A couple of stories from the latest issue of the Advocate newsmagazine are worth sharing.
The first offers a glimmer of hope:
A new poll shows Americans are split as to whether governments should recognize gay marriage, but a majority say same-sex couples should have legal recognition, the Associated Press reported Monday. The poll was conducted by the AP in conjunction with the National Constitution Center.
Furthermore, more than two-thirds of respondents under the age of 35 say that same-sex couples should receive the same recognition and benefits as heterosexual couples; less than 40% of those older than 35 agree with the younger age group.
Those questioned say they support governmental assistance to religious organizations for community service programs, but the support decreases if the organizations also promote their religious beliefs.
The second story is all bad news:
The Advocate also reports that same-gender partners seeking to adult their spouse or partner’s child won’t find a welcome reception in the Bluegrass State.
A strongly worded opinion from the Kentucky court of appeals has barred judges from granting same-sex partners the right to adopt children as stepparents, reports The [Louisville] Courier-Journal.
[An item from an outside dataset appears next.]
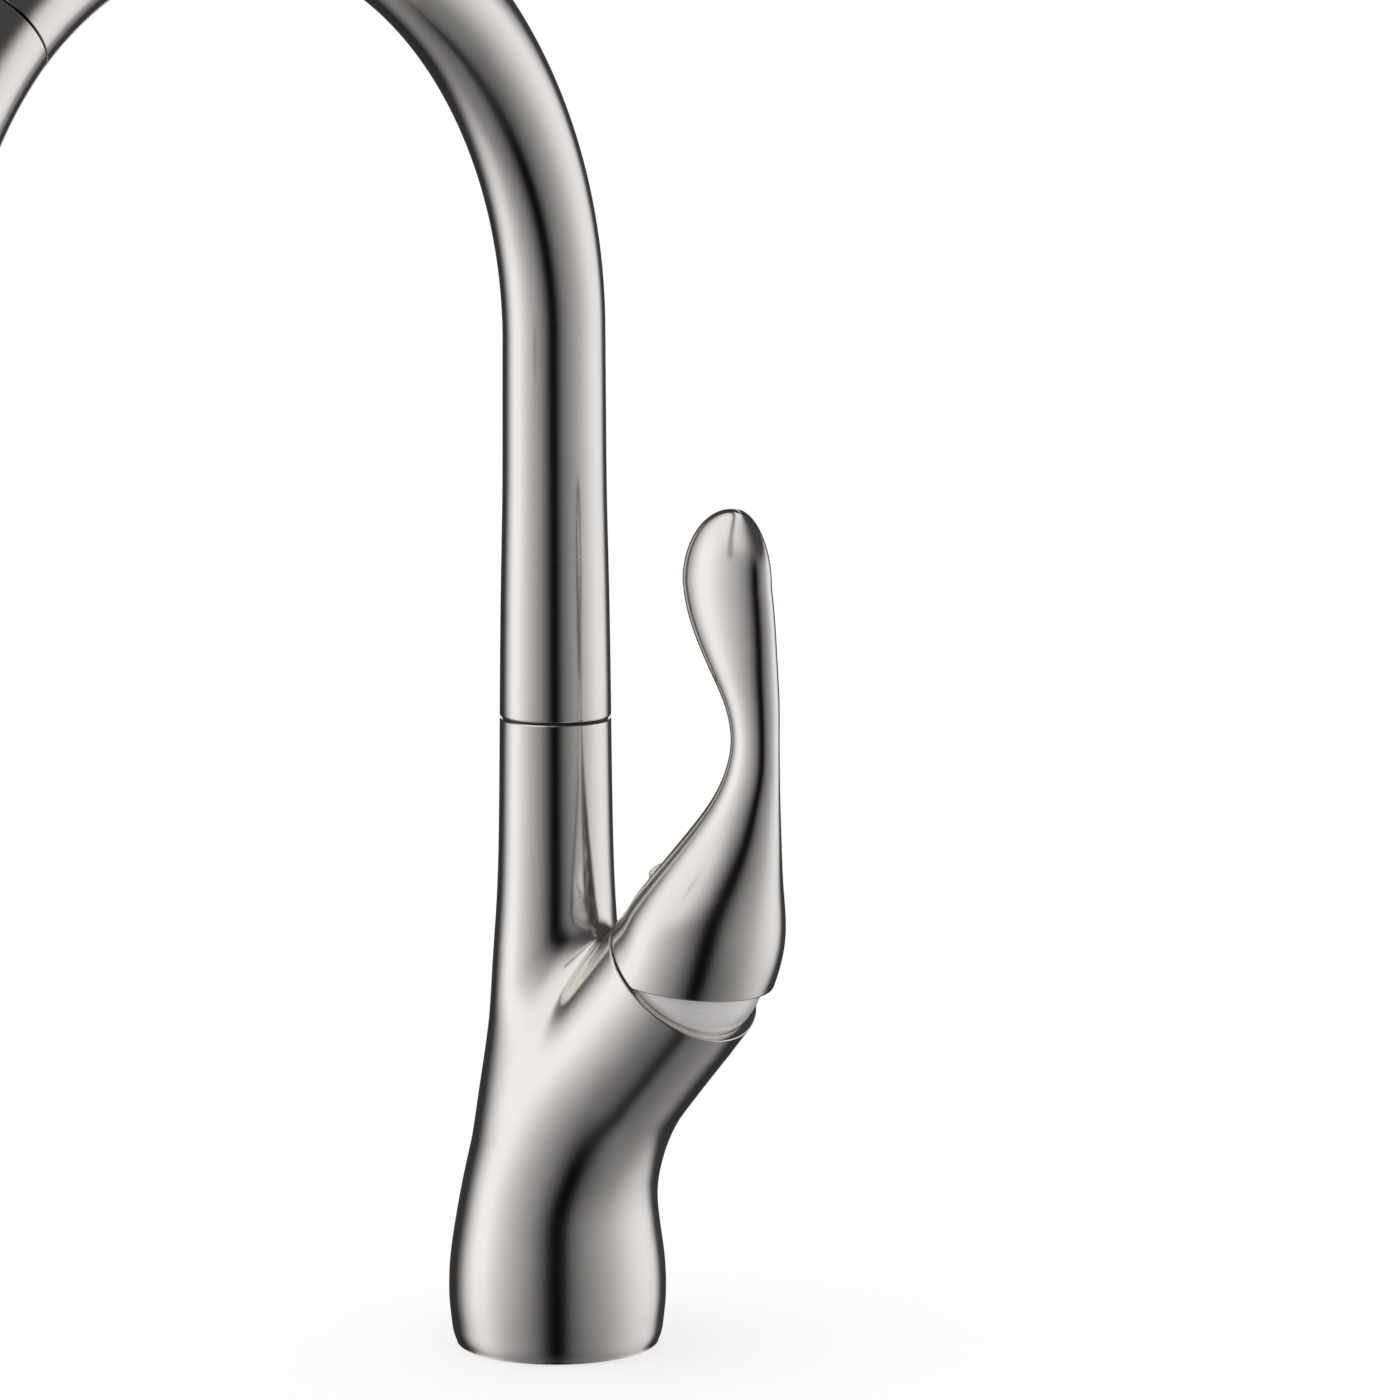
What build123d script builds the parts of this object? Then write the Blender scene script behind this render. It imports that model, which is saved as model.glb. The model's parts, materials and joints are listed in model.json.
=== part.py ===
from build123d import *
import os
from math import cos, degrees, pi, radians, sin, sqrt, tan

# Pull-down kitchen faucet for one 35 mm deck hole: a Y-shaped body, a swivelling arch
# spout, a lever on a tilted side branch and a spray head on a hose that pulls out.
# Millimetres. The origin is the centre of the base on the deck, +Z is up, the spout
# reaches toward -Y and the lever's branch leans toward +X.

os.makedirs("parts", exist_ok=True)

# ---------------------------------------------------------------- driving dimensions

# General clearances
face_gap = 0.3            # between faces of pieces that move past each other
press_gap = 0.05          # radial room of a piece pushed or brazed into its seat
running_gap = 0.06        # radial room of a shaft that turns in a bore
thread_gap = 0.1          # radial room between two plain cylinders that stand for a thread

# Deck fixing
deck_thickness = 30.0
shank_wall = 3.0
shank_spare = 2.24        # beyond one hose and one tube side by side
shank_drop = 60.0         # below the deck's top face
shank_engagement = 20.0   # inside the body
shank_chamfer = 0.75
washer_radius = 28.0
rubber_washer_radius = 27.5
rubber_washer_thickness = 3.0
steel_washer_thickness = 2.0
nut_gap = 1.5             # between the nut and the washer, bridged by the clamp screws
nut_flange_radius = 27.5
nut_flange_thickness = 5.0
nut_hex_height = 8.5
nut_hex_flats = 38.0      # across flats
clamp_screw_count = 3
clamp_screw_radius = 2.4
clamp_screw_reach = 21.0  # from the washer to the head
clamp_screw_head_radius = 3.8
clamp_screw_head_height = 4.0
clamp_screw_circle_radius = 23.3
clamp_screw_slot_width = 1.0
clamp_screw_slot_depth = 1.5

# Body: the round base that narrows to the neck
foot_radius = 25.4
belly_radius = 28.5
belly_height = 16.0
hip_radius = 22.1
hip_height = 54.0
neck_radius = 16.6
neck_height = 101.0
neck_upper_radius = 14.95
neck_upper_height = 132.0
neck_top_radius = 14.45
seam_height = 165.2
seam_chamfer = 0.4
seam_gap = 0.5            # between the neck and the spout tube
gasket_radius = 24.0
gasket_thickness = 2.6

# Body: the side branch for the cartridge
branch_tilt = 42.43       # from vertical, toward +X
branch_foot_height = 55.0
branch_length = 65.4      # from the foot to the rim, along the branch
branch_bend_reach = 30.0  # from the foot to each end of the bend
branch_root_run = 15.0    # straight start of the branch inside the base
branch_root_radius = 25.3
branch_waist_radius = 22.2
rim_wall = 3.6            # around the cartridge nut's thread
base_bore_step = 2.0      # wider than the shank's bore
base_bore_rise = 12.0     # above the branch's foot
branch_bore_radius = 16.5
branch_bore_start = -1.2     # along the branch
cartridge_bore_depth = 18.9  # below the rim
cartridge_floor_thickness = 6.0
cartridge_bore_radius = 17.6
nut_thread_step = 0.6        # wider than the cartridge's bore
nut_thread_relief = 0.6      # below the cartridge's shoulder

# Spout
arch_radius = 112.4
arch_start_height = 264.4
spout_mid_radius = 13.45
spout_mid_height = 230.0
spout_arch_radius = 13.2     # at the start of the arch
spout_end_radius = 15.06
spout_end_angle = 133.16     # turned from vertical
spout_wall_thickness = 1.9
spout_edge_radius = 0.8

# Swivel bearing between the neck and the spout
sleeve_wall = 1.9
sleeve_depth = 33.2          # below the seam
sleeve_reach = 24.8          # above the seam
sleeve_end_gap = 1.0
glide_wall = 1.1
upper_glide_length = 15.0
glide_flange_step = 0.85     # inside the neck's outline
lower_glide_rise = 4.0       # above the sleeve's lower end
lower_glide_length = 6.0
snap_ring_rise = 1.4         # above the sleeve's lower end
snap_ring_thickness = 1.2
snap_ring_depth = 0.7
snap_ring_gap = 3.0
o_ring_thickness = 1.4
guide_bush_length = 10.0
hose_guide_gap = 0.7
collar_lead_in = 0.6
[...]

The 3-0 ruling decreed that stepparent adoptions are permitted only when the second parent is legally married to the biological mother or father of the child. Same-sex couples are not allowed to marry in Kentucky due to the state’s constitutional amendment, and the court of appeals decision said a family court judge and lawyers for a lesbian couple had ignored that law in allowing a stepparent adoption for a member of that couple in 2005.
Let’s assume that the ruling judges are older than 35.